___ Supplied data ___

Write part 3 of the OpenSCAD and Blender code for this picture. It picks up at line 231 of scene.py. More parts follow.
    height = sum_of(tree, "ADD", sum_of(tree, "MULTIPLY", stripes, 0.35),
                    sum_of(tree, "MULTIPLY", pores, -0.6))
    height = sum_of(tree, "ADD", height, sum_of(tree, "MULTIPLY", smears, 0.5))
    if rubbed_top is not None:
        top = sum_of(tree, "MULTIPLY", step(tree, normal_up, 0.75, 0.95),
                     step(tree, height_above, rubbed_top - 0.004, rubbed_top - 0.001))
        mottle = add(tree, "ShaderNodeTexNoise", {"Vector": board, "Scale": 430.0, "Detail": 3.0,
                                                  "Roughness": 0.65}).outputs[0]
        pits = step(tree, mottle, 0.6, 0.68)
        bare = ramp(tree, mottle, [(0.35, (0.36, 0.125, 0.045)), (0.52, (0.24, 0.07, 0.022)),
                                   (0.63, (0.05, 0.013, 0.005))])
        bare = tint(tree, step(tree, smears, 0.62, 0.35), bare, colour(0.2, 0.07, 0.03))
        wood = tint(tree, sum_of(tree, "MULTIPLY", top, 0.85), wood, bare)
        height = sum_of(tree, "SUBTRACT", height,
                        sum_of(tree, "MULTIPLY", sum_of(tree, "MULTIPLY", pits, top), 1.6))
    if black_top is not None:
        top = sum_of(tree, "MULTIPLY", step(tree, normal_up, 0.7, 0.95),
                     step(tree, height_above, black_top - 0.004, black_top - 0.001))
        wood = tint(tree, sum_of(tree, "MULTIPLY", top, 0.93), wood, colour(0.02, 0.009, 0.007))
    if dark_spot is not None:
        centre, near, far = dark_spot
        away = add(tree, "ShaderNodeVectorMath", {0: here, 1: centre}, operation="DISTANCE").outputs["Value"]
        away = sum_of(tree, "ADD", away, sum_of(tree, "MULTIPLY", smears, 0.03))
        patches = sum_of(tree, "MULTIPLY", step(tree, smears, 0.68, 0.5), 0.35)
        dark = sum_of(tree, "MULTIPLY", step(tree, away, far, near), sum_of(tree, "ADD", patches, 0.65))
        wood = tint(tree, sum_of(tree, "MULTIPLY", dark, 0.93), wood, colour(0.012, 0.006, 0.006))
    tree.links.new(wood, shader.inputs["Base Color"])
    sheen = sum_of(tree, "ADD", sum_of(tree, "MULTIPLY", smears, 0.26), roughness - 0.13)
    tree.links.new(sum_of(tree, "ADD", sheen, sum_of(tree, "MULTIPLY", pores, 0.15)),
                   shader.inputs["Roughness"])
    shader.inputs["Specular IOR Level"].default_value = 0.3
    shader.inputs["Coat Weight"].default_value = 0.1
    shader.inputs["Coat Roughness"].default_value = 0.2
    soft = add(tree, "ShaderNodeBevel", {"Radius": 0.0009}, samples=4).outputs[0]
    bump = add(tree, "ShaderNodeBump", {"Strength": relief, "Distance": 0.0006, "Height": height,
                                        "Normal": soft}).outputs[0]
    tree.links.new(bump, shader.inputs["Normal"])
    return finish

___

- Task to carry out
Copy out the full material exactly as it appears.

- Final answer
Write part 3 of the OpenSCAD and Blender code for this picture. It picks up at line 231 of scene.py. More parts follow.
    height = sum_of(tree, "ADD", sum_of(tree, "MULTIPLY", stripes, 0.35),
                    sum_of(tree, "MULTIPLY", pores, -0.6))
    height = sum_of(tree, "ADD", height, sum_of(tree, "MULTIPLY", smears, 0.5))
    if rubbed_top is not None:
        top = sum_of(tree, "MULTIPLY", step(tree, normal_up, 0.75, 0.95),
                     step(tree, height_above, rubbed_top - 0.004, rubbed_top - 0.001))
        mottle = add(tree, "ShaderNodeTexNoise", {"Vector": board, "Scale": 430.0, "Detail": 3.0,
                                                  "Roughness": 0.65}).outputs[0]
        pits = step(tree, mottle, 0.6, 0.68)
        bare = ramp(tree, mottle, [(0.35, (0.36, 0.125, 0.045)), (0.52, (0.24, 0.07, 0.022)),
                                   (0.63, (0.05, 0.013, 0.005))])
        bare = tint(tree, step(tree, smears, 0.62, 0.35), bare, colour(0.2, 0.07, 0.03))
        wood = tint(tree, sum_of(tree, "MULTIPLY", top, 0.85), wood, bare)
        height = sum_of(tree, "SUBTRACT", height,
                        sum_of(tree, "MULTIPLY", sum_of(tree, "MULTIPLY", pits, top), 1.6))
    if black_top is not None:
        top = sum_of(tree, "MULTIPLY", step(tree, normal_up, 0.7, 0.95),
                     step(tree, height_above, black_top - 0.004, black_top - 0.001))
        wood = tint(tree, sum_of(tree, "MULTIPLY", top, 0.93), wood, colour(0.02, 0.009, 0.007))
    if dark_spot is not None:
        centre, near, far = dark_spot
        away = add(tree, "ShaderNodeVectorMath", {0: here, 1: centre}, operation="DISTANCE").outputs["Value"]
        away = sum_of(tree, "ADD", away, sum_of(tree, "MULTIPLY", smears, 0.03))
        patches = sum_of(tree, "MULTIPLY", step(tree, smears, 0.68, 0.5), 0.35)
        dark = sum_of(tree, "MULTIPLY", step(tree, away, far, near), sum_of(tree, "ADD", patches, 0.65))
        wood = tint(tree, sum_of(tree, "MULTIPLY", dark, 0.93), wood, colour(0.012, 0.006, 0.006))
    tree.links.new(wood, shader.inputs["Base Color"])
    sheen = sum_of(tree, "ADD", sum_of(tree, "MULTIPLY", smears, 0.26), roughness - 0.13)
    tree.links.new(sum_of(tree, "ADD", sheen, sum_of(tree, "MULTIPLY", pores, 0.15)),
                   shader.inputs["Roughness"])
    shader.inputs["Specular IOR Level"].default_value = 0.3
    shader.inputs["Coat Weight"].default_value = 0.1
    shader.inputs["Coat Roughness"].default_value = 0.2
    soft = add(tree, "ShaderNodeBevel", {"Radius": 0.0009}, samples=4).outputs[0]
    bump = add(tree, "ShaderNodeBump", {"Strength": relief, "Distance": 0.0006, "Height": height,
                                        "Normal": soft}).outputs[0]
    tree.links.new(bump, shader.inputs["Normal"])
    return finish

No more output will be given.